[Source material start]
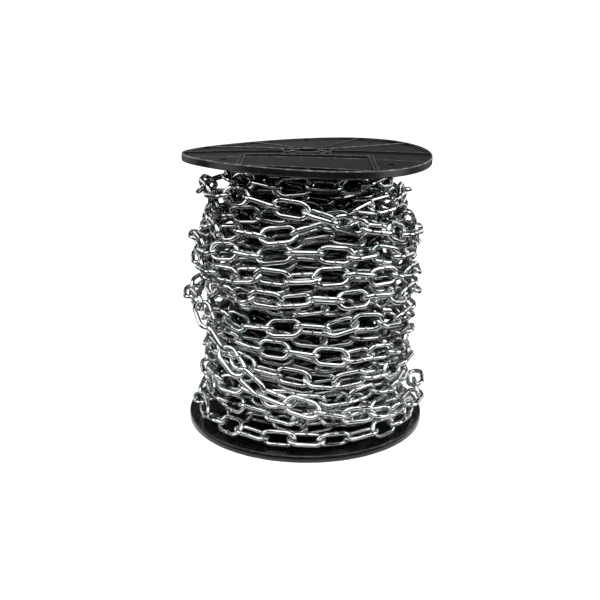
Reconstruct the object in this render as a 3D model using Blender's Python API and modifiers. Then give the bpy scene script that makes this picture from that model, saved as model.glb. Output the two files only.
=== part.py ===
"""A black plastic reel that stands on its end, wound with bright zinc-plated steel chain.

Run it with blender --background --python part.py, or from Blender's text editor.
Lengths are in metres, but for the routes of the turns and the core's skin, which are in
millimetres, as their comments say. +Z is up, and the front of the reel faces -Y.
Angles around the reel are in degrees: 0 is the front, and they grow towards +X.
"""

import math
from typing import NamedTuple

import bmesh
import bpy
from mathutils import Matrix, Vector

MM = 0.001
OBJECT_NAME = "chain_reel"

# The reel
FLANGE_RADIUS = 0.120
REEL_HEIGHT = 0.270
FLANGE_THICKNESS = 0.007
FLANGE_WEB = 0.0052
RIM_WIDTH = 0.0024
HUB_RADIUS = 0.024
BORE_RADIUS = 0.013
SPIGOT_HEIGHT = 0.006
SPIGOT_WALL = 0.003
BARREL_RADIUS = 0.038
BARREL_WALL = 0.0025
RIB_WIDTH = 0.002
RIB_HEIGHT = 0.0068
RIB_SUNK = 0.6  # how deep a rib is sunk into the web and the rim, as a share of their thickness
SPOKE_ANGLES = (90.0, 121.0, 151.0, 209.0, 239.0, 270.0)
PANEL_HALF_WIDTH = 0.059  # the front half's plain panel, between four ribs
PANEL_SIDE_WIDTH = 0.004
PANEL_FRONT = 0.103
PANEL_BACK = 0.030
TIE_HOLE_RADIUS = 0.00275
TIE_HOLE_CIRCLE = 0.098
TIE_HOLE_ANGLES = (50.0, 137.0, 223.0, 310.0)
TOP_FLANGE_WARP = 0.40  # height gained for each square metre of x times y, as the moulding sprang
TOP_FLANGE_DOME = 0.0024  # how much higher its middle stands than its rim
ROUND_STEPS = 40
INNER_STEPS = 24  # for what the chain hides
GAP = 0.0003  # the clearance that touching pieces keep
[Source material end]
[What the task requires]
Go through the listing and copy all of it exactly.

[The answer]
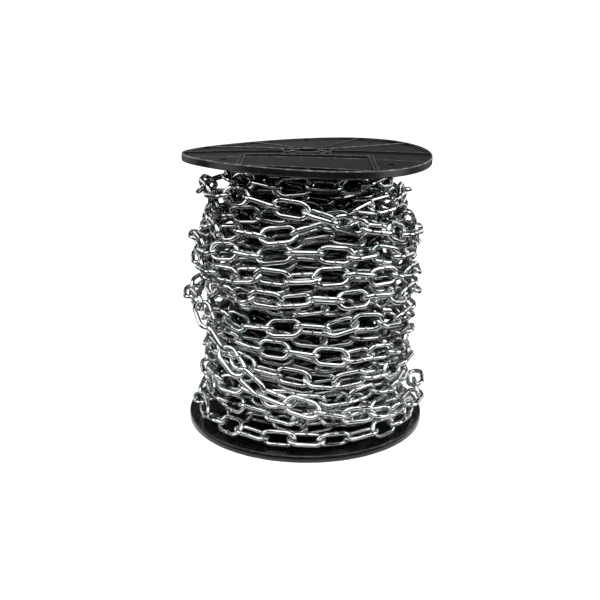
Reconstruct the object in this render as a 3D model using Blender's Python API and modifiers. Then give the bpy scene script that makes this picture from that model, saved as model.glb. Output the two files only.
=== part.py ===
"""A black plastic reel that stands on its end, wound with bright zinc-plated steel chain.

Run it with blender --background --python part.py, or from Blender's text editor.
Lengths are in metres, but for the routes of the turns and the core's skin, which are in
millimetres, as their comments say. +Z is up, and the front of the reel faces -Y.
Angles around the reel are in degrees: 0 is the front, and they grow towards +X.
"""

import math
from typing import NamedTuple

import bmesh
import bpy
from mathutils import Matrix, Vector

MM = 0.001
OBJECT_NAME = "chain_reel"

# The reel
FLANGE_RADIUS = 0.120
REEL_HEIGHT = 0.270
FLANGE_THICKNESS = 0.007
FLANGE_WEB = 0.0052
RIM_WIDTH = 0.0024
HUB_RADIUS = 0.024
BORE_RADIUS = 0.013
SPIGOT_HEIGHT = 0.006
SPIGOT_WALL = 0.003
BARREL_RADIUS = 0.038
BARREL_WALL = 0.0025
RIB_WIDTH = 0.002
RIB_HEIGHT = 0.0068
RIB_SUNK = 0.6  # how deep a rib is sunk into the web and the rim, as a share of their thickness
SPOKE_ANGLES = (90.0, 121.0, 151.0, 209.0, 239.0, 270.0)
PANEL_HALF_WIDTH = 0.059  # the front half's plain panel, between four ribs
PANEL_SIDE_WIDTH = 0.004
PANEL_FRONT = 0.103
PANEL_BACK = 0.030
TIE_HOLE_RADIUS = 0.00275
TIE_HOLE_CIRCLE = 0.098
TIE_HOLE_ANGLES = (50.0, 137.0, 223.0, 310.0)
TOP_FLANGE_WARP = 0.40  # height gained for each square metre of x times y, as the moulding sprang
TOP_FLANGE_DOME = 0.0024  # how much higher its middle stands than its rim
ROUND_STEPS = 40
INNER_STEPS = 24  # for what the chain hides
GAP = 0.0003  # the clearance that touching pieces keep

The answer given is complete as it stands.